Twenty percent of Americans think the sun orbits the earth. Seventeen percent believe the earth revolves around the sun once a day (The Week, Jan. 7, 2005).

"The International Adult Literacy Survey...found that Americans with less than nine years of education 'score worse than virtually all of the other countries'" (Jeremy Rifkin's superbly documented book The European Dream: How Europe's Vision of the Future Is Quietly Eclipsing the American Dream, p.7Cool.

US workers lack so many basic skills that American businesses spend $30 billion a year on remedial training (NYT, Dec. 12, 2004). No wonder they relocate elsewhere!

"The European Union leads the U.S. in...the number of science and engineering graduates; public research and development (R&D) expenditures; and new capital raised" (The European Dream, p.70).

"Europe surpassed the United States in the mid-1990s as the largest producer of scientific literature" (The European Dream, p.70).

Nevertheless, Congress cut funds to the National Science Foundation. The agency will issue 1,000 fewer research grants this year (NYT, Dec. 21, 2004).

Foreign applications to U.S. grad schools declined 28 percent last year. Foreign student enrollment on all levels fell for the first time in three decades, but increased greatly in Europe and China. Last year Chinese grad-school graduates in the U.S. dropped 56 percent, Indians 51 percent, South Koreans 28 percent (NYT, Dec. 21, 2004). The US is not the place to be anymore.

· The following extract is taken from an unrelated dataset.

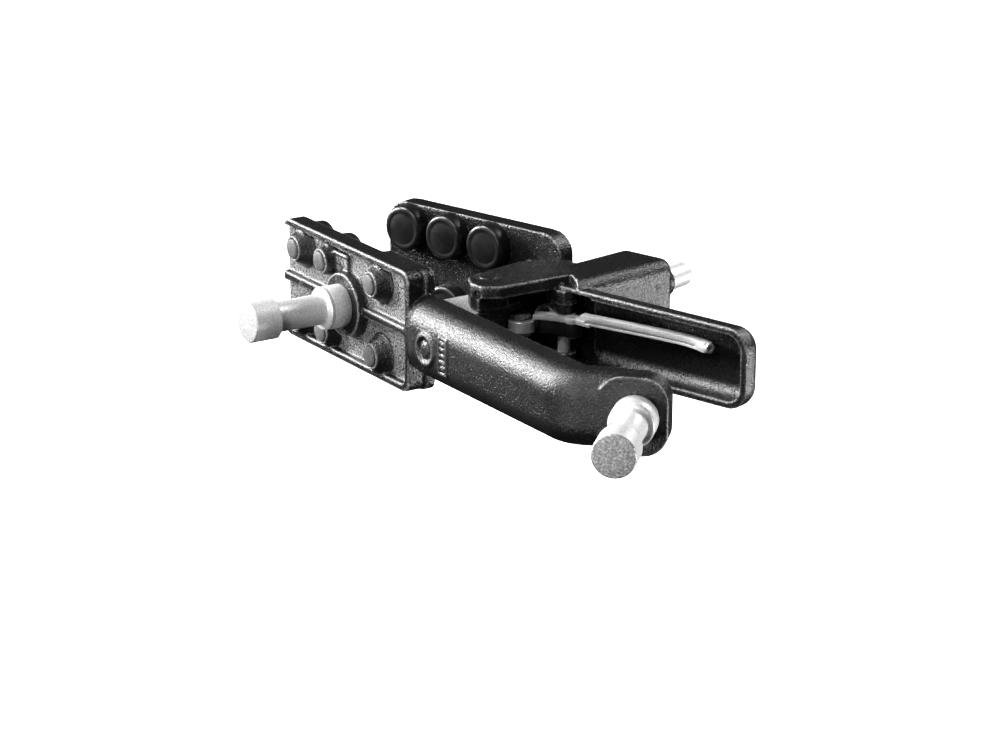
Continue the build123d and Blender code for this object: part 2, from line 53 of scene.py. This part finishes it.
# ---------------------------------------------------------------- materials
class Nodes:
    """Short helper for building one procedural material."""

    def __init__(self, name):
        self.mat = bpy.data.materials.new(name)
        self.mat.use_nodes = True
        self.tree = self.mat.node_tree
        self.tree.nodes.clear()
        self.out = self.add("ShaderNodeOutputMaterial")
        self.bsdf = self.add("ShaderNodeBsdfPrincipled")
        self.link(self.bsdf, "BSDF", self.out, "Surface")
        self.coord = self.add("ShaderNodeTexCoord")

    def add(self, kind, **values):
        n = self.tree.nodes.new(kind)
        for k, v in values.items():
            setattr(n, k, v)
        return n

    def link(self, a, a_out, b, b_in):
        self.tree.links.new(a.outputs[a_out], b.inputs[b_in])

    def set(self, **values):
        for k, v in values.items():
            self.bsdf.inputs[k.replace("_", " ")].default_value = v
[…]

The World Health Organization "ranked the countries of the world in terms of overall health performance, and the U.S. [was]...37th." In the fairness of health care, we're 54th. "The irony is that the United States spends more per capita for health care than any other nation in the world" (The European Dream, pp.79-80). Pay more, get lots, lots less.

"The U.S. and South Africa are the only two developed countries in the world that do not provide health care for all their citizens" (The European Dream, p.80)
Lack of health insurance coverage causes 18,000 unnecessary American deaths a year. (That's six times the number of people killed on 9/11.) (NYT, Jan. 12, 2005.)

"U.S. childhood poverty now ranks 22nd, or second to last, among the developed nations. Only Mexico scores lower" (The European Dream, p.81

Twelve million American families--more than 10 percent of all U.S. households--"continue to struggle, and not always successfully, to feed themselves." Families that "had members who actually went hungry at some point last year" numbered 3.9 million (NYT, Nov. 22, 2004).

The United States has lost 1.3 million jobs to China in the last decade (CNN, Jan. 12, 2005).

U.S. employers eliminated 1 million jobs in 2004 (The Week, Jan. 14, 2005).

Three million six hundred thousand Americans ran out of unemployment insurance last year; 1.8 million--one in five--unemployed workers are jobless for more than six months (NYT, Jan. 9, 2005)."

When I hear “patriotic” Americans say the US is the greatest country in the world, I wonder what criteria they are using. That the US can still push little countries around is evident. But it does not seem to take good care of its own people.

So on what criteria should we judge a country? Is ‘patriotism’ just a form of denial? Does ‘patriotism’ prevent us from being honest about our country’s strengths and weaknesses?